You are ChatGPT, a large language model trained by OpenAI. Only generate responses in JSON format. The output JSON must be minified.

A first cleaning step was performed automatically, we removed responses with:

  • invalid JSON
  • JSON with missing fields
  • JSON where the detected ingredient list is not a substring of the original text

A first NER model was trained on this dataset. The model prediction errors on this dataset were inspected, which allowed us to spot the different kind of annotation errors made by ChatGPT. Then, using a semi-automatic approach, we manually corrected samples that were likely to have the error spotted during the inspection phase. For example, we noticed that the prefix "Ingredients:" was sometimes included in the ingredient text span. We looked for every sample where "Ingredients" (and translations in other languages) was part of the ingredient text, and corrected these samples manually. This approach allowed us to focus on problematic samples, instead of having to check the full train set.

These detection rules were mostly implemented using regex. The cleaning script with all rules can be found here.

Once the detected errors were fixed using this approach, a new dataset alpha version was released, and we trained the model on this new dataset.
Dataset was split between train (90%) and test (10%) sets.

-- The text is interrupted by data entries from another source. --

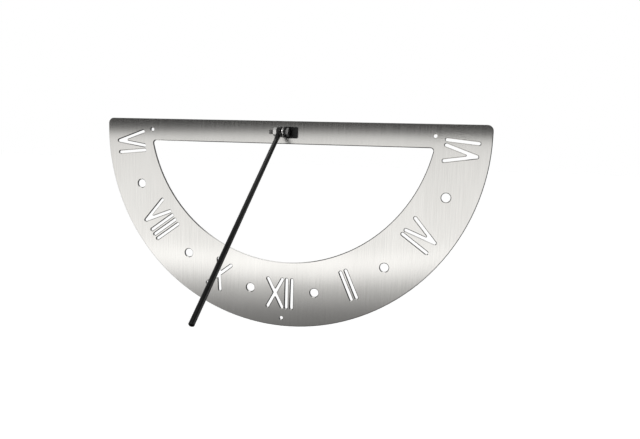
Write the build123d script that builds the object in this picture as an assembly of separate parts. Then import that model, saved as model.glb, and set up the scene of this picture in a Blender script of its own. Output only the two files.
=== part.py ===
"""Vertical wall sundial: a laser-cut steel dial plate and a folding gnomon rod.

Millimetres, +Z up.  The origin is the centre of the dial's outer arc on the back
face of the plate, midway between the two upper fixing holes.  The wall is at
Y = 0 and the dial faces -Y.
"""

import os
from math import atan, cos, degrees, hypot, radians, sin, sqrt

from build123d import *

# Dial plate
PLATE_THICKNESS = 3.0
OUTER_RADIUS = 350.0            # outer arc, about the origin
STRAIGHT_SIDE = 20.0            # upright sides above the arc's ends
TOP_CORNER_RADIUS = 10.0
BAND_HEIGHT = 40.0              # solid band along the top edge
RING_WIDTH = 118.0              # below the half-moon opening, at its lowest point
OPENING_CENTRE_RISE = 30.0      # opening's arc centre above the outer arc's centre
OPENING_CORNER_RADIUS = 5.0

# Fixing holes
FIXING_HOLE_DIAMETER = 6.0
UPPER_FIXING_MARGIN = 91.5      # from each upright side
LOWER_FIXING_MARGIN = 15.0      # from the plate's lowest edge

# Hour scale: rays from the aim point meet a circle that runs along the ring
AIM_RISE = 6.0                  # aim point above the origin
SCALE_INSET = 2.0               # circle inside the middle of the ring
HOUR_RAYS = {1: 11.8, 2: 24.4, 3: 38.2, 4: 54.4, 5: 69.1, 6: 84.2}   # degrees from noon
HOUR_HOLE_DIAMETER = 15.0
NOON_OFFSET = -3.0              # the noon numeral sits left of the centre line

# Numerals
STROKE_WIDTH = 5.0
STROKE_RISE = 51.0              # between the centres of a stroke's round ends
V_SPREAD = 26.0                 # between the heads of the V's arms
X_SPREAD = 27.0
NARROW_LETTER = 10.0            # room that an I takes in a numeral
WIDE_LETTER = 33.4              # room that a V or an X takes
V_NOTCH_RADIUS = 2.0
X_NOTCH_RADIUS = 1.5

# Bracket
BRACKET_THICKNESS = 3.0
BRACKET_WIDTH = 20.0
BRACKET_BEND_RADIUS = 2.0       # inside the bend
TAB_CENTRE_X = 4.0              # standing tab, right of the centre line
FOOT_REACH = 20.0               # foot, from the tab's face
FOOT_CORNER_RADIUS = 3.0
PIVOT_STANDOFF = 15.0           # pivot axis in front of the dial's face

# Bracket screws, countersunk from behind
SCREW_DIAMETER = 4.0
SCREW_HEAD_DIAMETER = 7.6
SCREW_SPACING = 10.0
SCREW_END_MARGIN = 7.5          # from the foot's free end
SCREW_SOCKET = 2.5              # across flats
SCREW_SOCKET_DEPTH = 1.4
SCREW_CLEARANCE = 0.05          # radial

# Pivot bolt, nut and the bush between the bracket and the rod
BOLT_DIAMETER = 8.0
BOLT_LENGTH = 30.0              # under the head
BOLT_HEAD_HEIGHT = 5.3
BOLT_END_CHAMFER = 1.0
HEX_ACROSS_FLATS = 13.0
HEX_CHAMFER_HEIGHT = 0.6
HEX_FACE_SHARE = 0.97           # turned face, as a share of the distance across flats
NUT_HEIGHT = 6.5
NUT_CLEARANCE = 0.05            # radial, over the bolt
BUSH_DIAMETER = 14.0
BUSH_LENGTH = 4.5
BUSH_CHAMFER = 0.5
BUSH_CLEARANCE = 0.2            # radial, over the bolt
BRACKET_BORE_CLEARANCE = 0.1    # radial, over the bolt

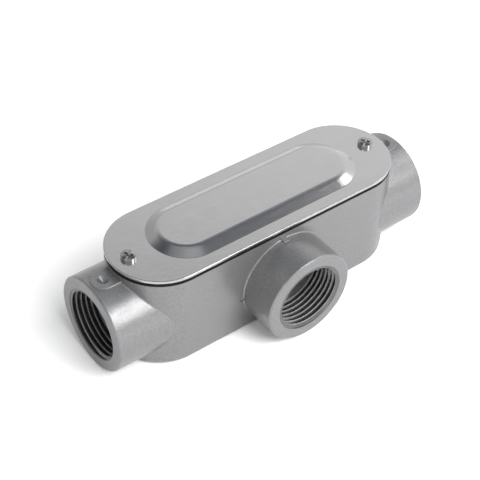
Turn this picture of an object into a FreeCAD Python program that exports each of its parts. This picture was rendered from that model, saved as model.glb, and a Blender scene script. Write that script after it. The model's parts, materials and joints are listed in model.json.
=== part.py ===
import FreeCAD, Part
import math
import os

# Type T conduit body for 3/4 inch rigid conduit: a die-cast aluminium box with three
# threaded hubs, closed by a pressed cover on a rubber gasket that two screws hold.
# Millimetres, +Z up. The origin is on the base face, under the middle of the run. The
# run goes along X, the branch hub points to -Y and the cover is on top.

# Run and branch hubs
RUN_LENGTH = 130.8          # from one run mouth to the other
RUN_PROJECTION = 9.2        # from an end of the box to the run mouth
BRANCH_PROJECTION = 13.9    # from the side of the box to the branch mouth
THREAD_RADIUS = 12.9        # bore at the root of the 14 per inch pipe thread
THREAD_LENGTH = 16.0        # threaded depth of a run hub
HUB_WALL = 4.1              # metal round the thread
HUB_LIFT = 0.3              # from the base plane to the underside of a hub
HUB_LIP = 0.7               # rounding of a mouth's outer edge
BUSHING_LEDGE = 2.5         # stop at the thread's end, down to the smooth bushing
BUSHING_LENGTH = 2.6
ROOT_FILLET = 0.5           # blend between a hub and the box

# Box and wiring chamber
SIDE_MARGIN = 1.0           # from the side of a hub to the side of the box
SEAT_MARGIN = 2.2           # from the top of a hub to the gasket seat
BASE_ROUND = 2.6            # rounding of the bottom edge
WALL = 3.0
CHAMBER_ROUND = 1.8         # rounding of the chamber's floor edge

# Pads on the run hubs
PAD_WIDTH = 8.6
PAD_RISE = 0.4              # above the top of the hub
PAD_MARGIN = 1.2            # from the pad's end to the mouth
PAD_ROUND = 0.3
DIMPLE_RADIUS = 2.05
DIMPLE_DEPTH = 0.2          # straight part, before the drill point
DRILL_POINT = 104.0         # degrees across the drill's point

# Casting marks at the root of the branch hub
NUB_RADIUS = 0.8
NUB_DROP = 2.1              # below the hub's axis
NUB_SHIFT = 0.65            # from the hub's side to the nub's middle
RIB_WIDTH = 2.3             # flat rib on top of the hub, against the box
RIB_LENGTH = 1.9
RIB_RISE = 0.3              # above the top of the hub
RIB_ROUND = 0.2
RIB_SHIFT = 1.2             # from the hub's middle towards the left

# Cover and gasket
GASKET_THICKNESS = 1.4      # its edge is flush with the box
COVER_THICKNESS = 0.9
COVER_OVERHANG = 0.1        # beyond the box, all round
COVER_ROUND = 0.3           # rolled top edge of the sheet
FLANGE_WIDTH = 4.5          # flat edge of the cover, from the box's side to the panel
PANEL_HEAD_GAP = 6.15       # from a screw's head to the panel's end
PANEL_RISE = 1.65
PANEL_SLOPE = 4.8           # width of the sloping side
PANEL_CREST_BEND = 4.0      # radius of the sheet's middle line at the crest
PANEL_FOOT_BEND = 1.2       # and at the foot

# Cover screws and their bosses
SCREW_RADIUS = 1.75
SCREW_LENGTH = 6.2          # under the head
SCREW_HEAD_RADIUS = 2.65
SCREW_HEAD_HEIGHT = 1.15    # side of the head, below its dome
SCREW_DOME = 0.45
SCREW_HEAD_ROUND = 0.2      # between the side and the dome
SLOT_WIDTH = 0.8
SLOT_DEPTH = 0.8
CROSS_LENGTH = 3.2
CROSS_DEPTH = 1.1
SLOT_TURN = 35.0            # degrees from X
BOSS_WALL = 2.45            # metal round the screw's hole
BOSS_MERGE = 1.1            # a boss is sunk that far into the end wall
BOSS_FLOOR = 2.6            # metal below the screw's hole
HOLE_SPARE = 0.5            # hole past the screw's tip
THREAD_PLAY = 0.05          # between a screw and its threaded hole
HOLE_PLAY = 0.35            # between a screw and the cover's or gasket's hole

QUARTER_TURN = 90.0         # degrees
CUTTER_RUN = 1.0            # a cutter starts that far outside the metal
NEAR = 1e-3                 # two places closer than this are the same

X_AXIS = FreeCAD.Vector(1, 0, 0)
Y_AXIS = FreeCAD.Vector(0, 1, 0)
Z_AXIS = FreeCAD.Vector(0, 0, 1)

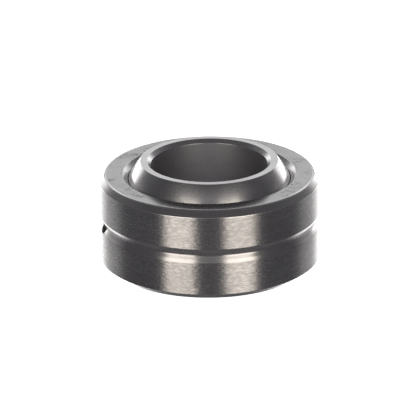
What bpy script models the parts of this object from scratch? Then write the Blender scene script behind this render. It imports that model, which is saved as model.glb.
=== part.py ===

Train and test splits were kept consistent at each alpha release. Only the test dataset was fully reviewed and corrected manually.

We tokenized the text using huggingface pre-tokenizer with the [WhitespaceSplit(), Punctuation()] sequence. The dataset generation script can be found here.

This dataset is exactly the same as ingredient-detection-alpha-v6 used during model trainings.

Annotation guidelines

Annotations guidelines were updated continuously during dataset refinement and model trainings, but here are the final guidelines:

  1. ingredient lists in all languages must be annotated.
  2. ingredients list should start with the first ingredient, without ingredient prefix ("Ingredients:", "Zutaten", "Ingrédients: ") or language prefix ("EN:", "FR - ",...)
  3. ingredient list containing single ingredients without any ingredient or language prefix should not be annotated. Otherwise, it's very difficult to know whether the mention is the ingredient list or just a random mention of an ingredient on the packaging.
  4. We have a very restrictive approach on where the ingredient list ends: we don't include any extra information (allergen, origin, trace, organic mentions) at the end of the ingredient list. The only exception is when this information is in bracket after the ingredient. This rule is in place to make it easier for the detector to know what is an ingredient list and what is not. Additional information can be added afterward as a post-processing step.

Dataset schema

The dataset is made of 2 JSONL files:

  • ingredient_detection_dataset-v1_train.jsonl.gz: train split, 5065 samples
  • ingredient_detection_dataset-v1_test.jsonl.gz: test split, 556 samples

Each sample has the following fields:

  • text: the original text obtained from OCR result
  • marked_text: the text with ingredient spans delimited by <b> and </b>
  • tokens: tokens obtained with pre-tokenization
  • ner_tags: tag ID associated with each token: 0 for O, 1 for B-ING and 2 for I-ING (BIO schema)
  • offsets: a list containing character start and end offsets of ingredients spans
  • meta: a dict containing additional meta-data about the sample:
    • barcode: the product barcode of the image that was used
    • image_id: unique digit identifier of the image for the product
    • url: image URL from which the text was extracted